Star Turn: Peter Barham

September 21, 2001

Microwaving balloons? It must be a lecture on polymer physics. David Mosford talks to an embarrassment-proof lecturer who loves penguins.

Peter Barham believes there is more to life than polymer physics. Things such as cooking (his hobby) and penguins (his passion). His Bristol University office is littered with them - cuddly penguins, penguin screensavers and, of course, Barham's waistcoat, a natty number bought for him by his wife, Barbara, herself a penguin activist.

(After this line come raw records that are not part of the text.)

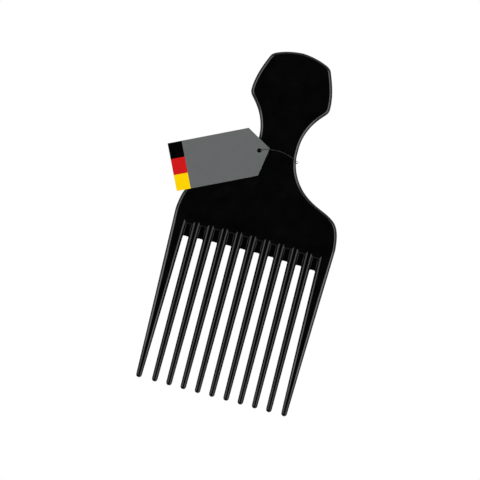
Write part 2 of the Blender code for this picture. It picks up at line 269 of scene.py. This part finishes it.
combSpec = {
    "length": 170.0 * mm,
    "plateThickness": 4.5 * mm,
    "waistThickness": 3.0 * mm,
    "tipThickness": 2.2 * mm,
    "toothCount": 11,
    "pitch": 6.97 * mm,
    "tipFan": 0.1 * mm,
    "handleLength": 97.9 * mm,
    "rootWidth": 4.3 * mm,
    "tipWidth": 2.7 * mm,
    "sideFlank": 2.49 * mm,
    "outerTipSpread": 0.95 * mm,
    "slotCorner": 0.45 * mm,
    "slotArcDrop": 1.03 * mm,
    "gripWidth": 38.9 * mm,
    "gripRise": 22.8 * mm,
    "cheekDrop": 3.1 * mm,
    "cheekStep": 1.35 * mm,
    "neckWidth": 19.85 * mm,
    "neckDrop": 44.35 * mm,
    "neckStraight": 2.4 * mm,
    "shoulderRise": 35.6 * mm,
    "shoulderSpan": 29.5 * mm,
    "sideDrop": 6.0 * mm,
    "templeTop": (0.637, 0.876),  # shares of half the grip's width and of its rise
    "templeLow": (0.772, 0.773),
    "nape": (0.365, 0.622),  # shares of the way from the neck to the cheek
    # Shares of the shoulder's span and rise
    "shoulderPoints": ((0.187, 0.583), (0.578, 0.354), (0.838, 0.243), (0.983, 0.0)),
    "rim": 1.25 * mm,
    "rootRim": 1.48 * mm,
    "sideRim": 1.18 * mm,
    "tipRim": 1.12 * mm,
    "tipRidge": 0.12 * mm,
    "pocketLength": 7.8 * mm,
    "pocketFloorLength": 5.26 * mm,
    # Shares of the wall's height, and how far up the sloping end each of them lies
    "pocketSlope": ((0.0, 0.286, 0.578, 0.884, 1.0), (0.0, 0.39, 0.445, 0.925, 1.0)),
    "pocketCorner": 0.6 * mm,
    "pocketFoot": 0.45 * mm,
    "web": 1.6 * mm,
    "webEdge": 0.05,  # share of rim width
    "webRows": (0.03, 0.006),  # shares of half the thickness, under the web's face
    "wallMargin": 0.3 * mm,
    "webMargin": 0.02 * mm,
    "waistBelow": 9.9 * mm,
    "waistAbove": 5.6 * mm,
    "waistFade": 12.0 * mm,
    "waistStep": 0.75 * mm,
    "mergeDistance": 0.0005 * mm,
    "mitreLimit": 0.5,
    "cornerSteps": 5,
    "runSteps": 5,
    "tipSteps": 12,
    "normalWeight": 60,
    "bow": 0.046,  # shift for the square of the distance from the bow's middle, in metres
    "bowMiddle": 10.0 * mm,
    "bowShift": -0.13 * mm,
}

halfPlate = combSpec["plateThickness"] / 2
toothLength = combSpec["length"] - combSpec["handleLength"]
tipY = -combSpec["length"] / 2
crownY = combSpec["length"] / 2
rootY = tipY + toothLength
gripY = crownY - combSpec["gripRise"]
neckY = crownY - combSpec["neckDrop"]
footY = neckY - combSpec["neckStraight"] - combSpec["shoulderRise"]
sideY = footY - combSpec["sideDrop"]
lastPlace = (combSpec["toothCount"] - 1) / 2
outerToothX = lastPlace * combSpec["pitch"]
combHalfWidth = outerToothX + combSpec["rootWidth"] / 2 + combSpec["sideFlank"]
webShare = combSpec["web"] / combSpec["plateThickness"]

# Rim profile from the mid-plane to the face, edges rounded: share of rim width in, share of height
rimProfile = (
    (0.0, 0.0),
    (0.0, 0.19),
    (0.006, 0.25),
    (0.030, 0.306),
    (0.075, 0.357),
    (0.48, 0.728),
    (0.533, 0.770),
    (0.585, 0.803),
    (0.83, 0.925),
    (0.90, 0.956),
    (0.99, 0.982),
    (1.10, 0.996),
    (1.24, 1.0),
)
softEnd = 0.83  # the share of rim width from which a tip's rims make room for its ridge

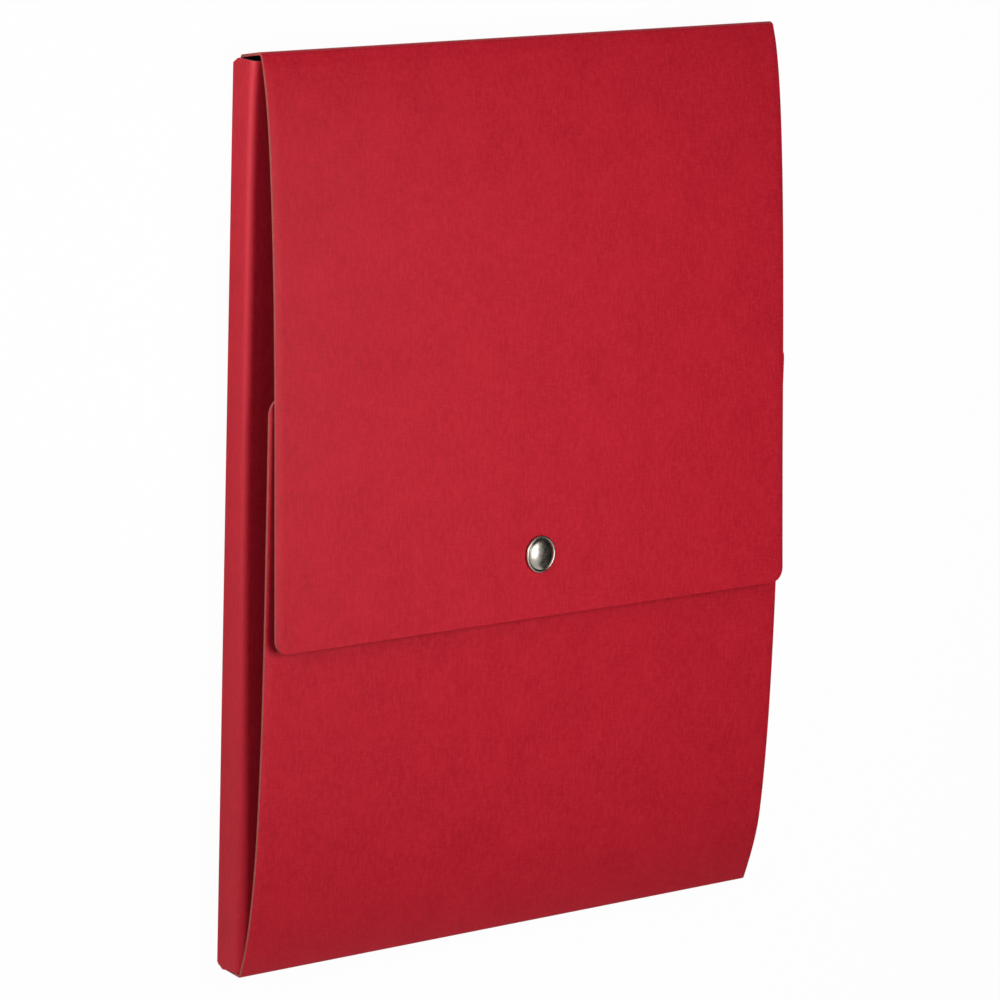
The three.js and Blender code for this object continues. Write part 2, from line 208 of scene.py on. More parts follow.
def line_object(name, points):
    """An open line of straight steps, which the folding tree samples by length."""
    curve = bpy.data.curves.new(name, "CURVE")
    curve.dimensions = "3D"
    spline = curve.splines.new("POLY")
    spline.points.add(len(points) - 1)
    for spline_point, place in zip(spline.points, points):
        spline_point.co = (*place, 1)
    line = bpy.data.objects.new(name, curve)
    bpy.context.scene.collection.objects.link(line)
    return line


long_line = line_object("fold_line", [(0, y, z) for y, z in fold_line])
short_line = line_object("side_fold_line", [(x, 0, z) for x, z in side_line])

# %% [markdown]
# ## The flat blank
# The blank is a grid of four-sided faces in the plane of X and Y: X is across, and Y is the length along
# the fold line. A die cuts it a little narrower at the gussets, so that the folded walls clear each
# other, and rounds the corners of the free edges. Rows of the grid lie close together where the board
# bends and further apart where it is nearly flat. The faces look down, because the printed side of the
# board lies face down while it is folded.

# %% The width of the blank at each place
mid_gusset = (ends["top_back_crease"] + begins["top_front_crease"]) / 2
flap_joint_offset = 3 * MM
flap_start = begins["closing_flap"] + flap_joint_offset
notch_rise = 2.0 * MM
low_notch_rise = 2.4 * MM
wing_low = 0.9 * MM
wing_high_gap = 0.6 * MM
wing_high = case_height - wing_high_gap
seam_rise = 0.6 * MM
seam_start = ends["bottom_back_crease"] + seam_rise
notch_low = wing_low + low_notch_rise
notch_high = wing_high - notch_rise
width_stations = [
    (0, half_width),
    (begins["bottom_front_crease"], half_width),
    (ends["bottom_front_crease"], half_width),
    (begins["bottom_back_crease"], half_width - bottom_gusset_inset),
    (ends["bottom_back_crease"], half_width - bottom_gusset_inset),
    (seam_start, seam),
    (back_zero + notch_high, seam),
    (begins["top_back_crease"], half_width - top_gusset_inset),
    (ends["top_back_crease"], half_width - top_gusset_inset),
    (begins["top_front_crease"], half_width - flap_inset),
    (run[-1], half_width - flap_inset),
]


def blank_half_width(length):
    """The half width of the middle strip, with its free corners rounded."""
    width = float(np.interp(length, *zip(*width_stations)))
    for edge_distance, radius in ((length, front_corner_radius), (run[-1] - length, flap_corner_radius)):
        if edge_distance < radius:
            width -= radius - math.sqrt(max(radius ** 2 - (radius - edge_distance) ** 2, 0))
    return width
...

Barham spends as much time as he can observing penguins in their natural habitat. He even has his undergraduate students testing polymers to find out what kind of tagging band can survive the Antarctic cold without fitting so tightly that circulation is cut off. But his main interest is polymer physics: "Understanding how long molecules rearrange themselves when changing from liquid to solid state and vice versa," Barham explains.

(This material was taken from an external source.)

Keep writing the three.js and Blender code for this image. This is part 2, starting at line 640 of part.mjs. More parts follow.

"If you take a plastic bag and heat it, the molecules move from looking like stalks of spaghetti lined up in rods to looking like a plate of spaghetti (as it melts). It happens in an instant."

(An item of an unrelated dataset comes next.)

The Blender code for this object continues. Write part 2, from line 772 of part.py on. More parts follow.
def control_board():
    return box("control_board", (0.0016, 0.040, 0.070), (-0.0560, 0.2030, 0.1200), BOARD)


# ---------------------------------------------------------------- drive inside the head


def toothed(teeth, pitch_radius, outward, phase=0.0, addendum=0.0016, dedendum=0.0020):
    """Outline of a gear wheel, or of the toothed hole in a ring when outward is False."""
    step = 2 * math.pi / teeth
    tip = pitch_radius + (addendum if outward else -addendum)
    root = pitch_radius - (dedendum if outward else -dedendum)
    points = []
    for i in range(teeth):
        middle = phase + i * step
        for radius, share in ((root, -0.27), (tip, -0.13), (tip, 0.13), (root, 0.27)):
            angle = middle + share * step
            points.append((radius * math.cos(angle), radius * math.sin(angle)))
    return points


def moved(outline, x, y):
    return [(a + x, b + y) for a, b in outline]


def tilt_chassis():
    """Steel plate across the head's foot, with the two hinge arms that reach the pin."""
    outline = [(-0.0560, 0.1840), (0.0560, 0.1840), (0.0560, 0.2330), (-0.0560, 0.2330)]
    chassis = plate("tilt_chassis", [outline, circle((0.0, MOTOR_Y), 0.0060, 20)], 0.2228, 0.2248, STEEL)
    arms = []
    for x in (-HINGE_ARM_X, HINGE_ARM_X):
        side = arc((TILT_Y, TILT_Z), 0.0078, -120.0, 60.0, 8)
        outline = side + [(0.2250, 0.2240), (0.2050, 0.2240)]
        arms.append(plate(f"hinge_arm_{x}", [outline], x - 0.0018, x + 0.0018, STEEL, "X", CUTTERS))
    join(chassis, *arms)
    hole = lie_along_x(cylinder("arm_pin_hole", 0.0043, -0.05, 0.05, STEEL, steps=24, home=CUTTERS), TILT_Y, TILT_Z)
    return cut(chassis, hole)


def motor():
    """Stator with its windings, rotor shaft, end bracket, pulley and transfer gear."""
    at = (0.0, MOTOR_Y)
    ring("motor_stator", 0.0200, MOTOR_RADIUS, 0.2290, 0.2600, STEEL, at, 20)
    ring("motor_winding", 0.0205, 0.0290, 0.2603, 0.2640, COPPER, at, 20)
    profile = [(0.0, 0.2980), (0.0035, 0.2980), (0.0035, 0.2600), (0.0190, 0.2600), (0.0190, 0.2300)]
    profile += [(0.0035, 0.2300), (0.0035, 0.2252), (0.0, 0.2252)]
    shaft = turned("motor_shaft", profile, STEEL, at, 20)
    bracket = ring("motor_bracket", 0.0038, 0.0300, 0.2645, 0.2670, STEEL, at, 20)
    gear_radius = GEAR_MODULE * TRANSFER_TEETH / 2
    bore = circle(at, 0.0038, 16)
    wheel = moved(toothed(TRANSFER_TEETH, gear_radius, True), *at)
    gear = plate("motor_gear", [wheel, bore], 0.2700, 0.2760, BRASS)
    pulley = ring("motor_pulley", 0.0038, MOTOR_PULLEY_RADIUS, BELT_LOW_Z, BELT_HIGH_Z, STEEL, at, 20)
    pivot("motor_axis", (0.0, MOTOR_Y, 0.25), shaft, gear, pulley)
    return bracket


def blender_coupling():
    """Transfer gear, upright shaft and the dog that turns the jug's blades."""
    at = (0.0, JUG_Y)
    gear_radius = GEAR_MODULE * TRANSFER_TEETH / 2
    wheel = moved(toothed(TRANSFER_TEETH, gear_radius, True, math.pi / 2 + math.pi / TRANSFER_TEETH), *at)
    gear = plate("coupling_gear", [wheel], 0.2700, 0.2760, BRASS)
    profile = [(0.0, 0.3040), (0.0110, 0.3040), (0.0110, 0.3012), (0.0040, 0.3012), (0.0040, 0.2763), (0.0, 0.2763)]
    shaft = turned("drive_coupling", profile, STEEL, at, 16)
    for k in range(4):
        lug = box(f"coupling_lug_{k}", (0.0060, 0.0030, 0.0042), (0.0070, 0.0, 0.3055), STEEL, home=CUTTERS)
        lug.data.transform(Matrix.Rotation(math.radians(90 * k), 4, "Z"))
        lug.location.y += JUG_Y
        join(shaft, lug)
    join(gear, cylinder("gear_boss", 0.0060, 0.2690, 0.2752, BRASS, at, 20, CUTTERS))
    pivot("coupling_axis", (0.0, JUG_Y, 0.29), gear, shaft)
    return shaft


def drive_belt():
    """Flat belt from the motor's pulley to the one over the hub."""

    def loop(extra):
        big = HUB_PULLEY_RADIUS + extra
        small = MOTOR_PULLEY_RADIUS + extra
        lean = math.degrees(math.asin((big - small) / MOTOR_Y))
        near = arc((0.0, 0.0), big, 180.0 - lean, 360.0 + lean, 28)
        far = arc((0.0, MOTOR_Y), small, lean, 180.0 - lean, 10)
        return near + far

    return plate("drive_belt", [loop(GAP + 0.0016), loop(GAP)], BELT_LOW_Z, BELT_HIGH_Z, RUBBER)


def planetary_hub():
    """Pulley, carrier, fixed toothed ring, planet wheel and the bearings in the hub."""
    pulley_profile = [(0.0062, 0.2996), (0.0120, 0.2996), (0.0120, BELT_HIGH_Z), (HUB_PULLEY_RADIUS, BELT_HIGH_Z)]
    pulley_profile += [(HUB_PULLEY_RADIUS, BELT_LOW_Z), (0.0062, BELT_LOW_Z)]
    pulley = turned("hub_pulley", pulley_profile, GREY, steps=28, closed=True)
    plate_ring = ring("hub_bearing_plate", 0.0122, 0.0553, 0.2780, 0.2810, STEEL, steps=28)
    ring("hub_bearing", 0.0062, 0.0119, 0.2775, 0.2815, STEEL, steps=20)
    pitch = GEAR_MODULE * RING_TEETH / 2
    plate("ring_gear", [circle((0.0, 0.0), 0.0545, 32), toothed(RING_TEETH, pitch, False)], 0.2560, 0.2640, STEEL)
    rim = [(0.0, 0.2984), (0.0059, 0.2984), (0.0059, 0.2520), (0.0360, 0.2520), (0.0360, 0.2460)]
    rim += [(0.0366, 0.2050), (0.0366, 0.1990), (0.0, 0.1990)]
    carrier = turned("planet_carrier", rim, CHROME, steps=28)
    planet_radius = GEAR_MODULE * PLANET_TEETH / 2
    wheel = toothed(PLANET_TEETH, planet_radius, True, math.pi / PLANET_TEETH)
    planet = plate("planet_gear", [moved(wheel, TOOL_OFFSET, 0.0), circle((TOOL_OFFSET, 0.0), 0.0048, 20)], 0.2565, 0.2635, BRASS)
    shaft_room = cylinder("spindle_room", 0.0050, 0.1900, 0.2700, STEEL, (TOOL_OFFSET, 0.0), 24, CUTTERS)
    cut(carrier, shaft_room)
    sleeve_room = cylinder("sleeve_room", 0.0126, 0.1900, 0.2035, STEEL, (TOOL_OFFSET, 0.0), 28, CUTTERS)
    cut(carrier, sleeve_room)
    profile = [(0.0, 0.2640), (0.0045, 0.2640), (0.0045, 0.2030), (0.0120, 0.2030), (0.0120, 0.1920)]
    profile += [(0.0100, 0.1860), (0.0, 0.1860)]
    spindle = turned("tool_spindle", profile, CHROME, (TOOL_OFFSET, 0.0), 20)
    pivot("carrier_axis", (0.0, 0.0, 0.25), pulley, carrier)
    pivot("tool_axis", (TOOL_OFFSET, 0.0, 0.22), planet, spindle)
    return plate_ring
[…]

Cookery is a prevalent metaphor for Barham. His introductory lecture to first-years involves boiling water in a paper bag. The paper does not burn - much to the surprise of most students - because the water impregnates the paper, and as water boils well below the point that paper burns, the bag full of water will boil without the paper being affected.

It is the kind of demonstration that has students rushing back to their halls of residence to show that physics can be fun after all.

Peter Barham has also been known to put a balloon full of water in a microwave to demonstrate the expansion of liquids when heated and to cook potatoes in class to demonstrate thermal diffusivity. "What determines the time it takes to boil a potato is diameter. A potato cooks at 60C. By cutting through it, you can observe by the change of texture how far it has cooked in a certain period of time."

Barham took up cookery as a hobby after completing his PhD at Bristol and has found it an invaluable teaching aid. He has also written his own cookery book, The Science of Cooking (Springer), which takes well-known recipes back to their physical and chemical first principles.

Having been at Bristol for 28 years, Barham has no qualms about his occasional stunts in the lecture theatre. "Comic asides can be what helps students remember," he says.

"There's an axiom that the standard lecture goes from the blackboard to the students' notes bypassing the brains of both lecturer and student, but if you provide spectacular demonstrations or are willing to make a bit of a fool of yourself, things get remembered."

Barham has not always been such a star turn. "When I started lecturing, I was terrified of undergraduates because I was sure they all knew more than me. But now that I've come to realise that they don't know that they know more than me, I've become embarrassment-proof."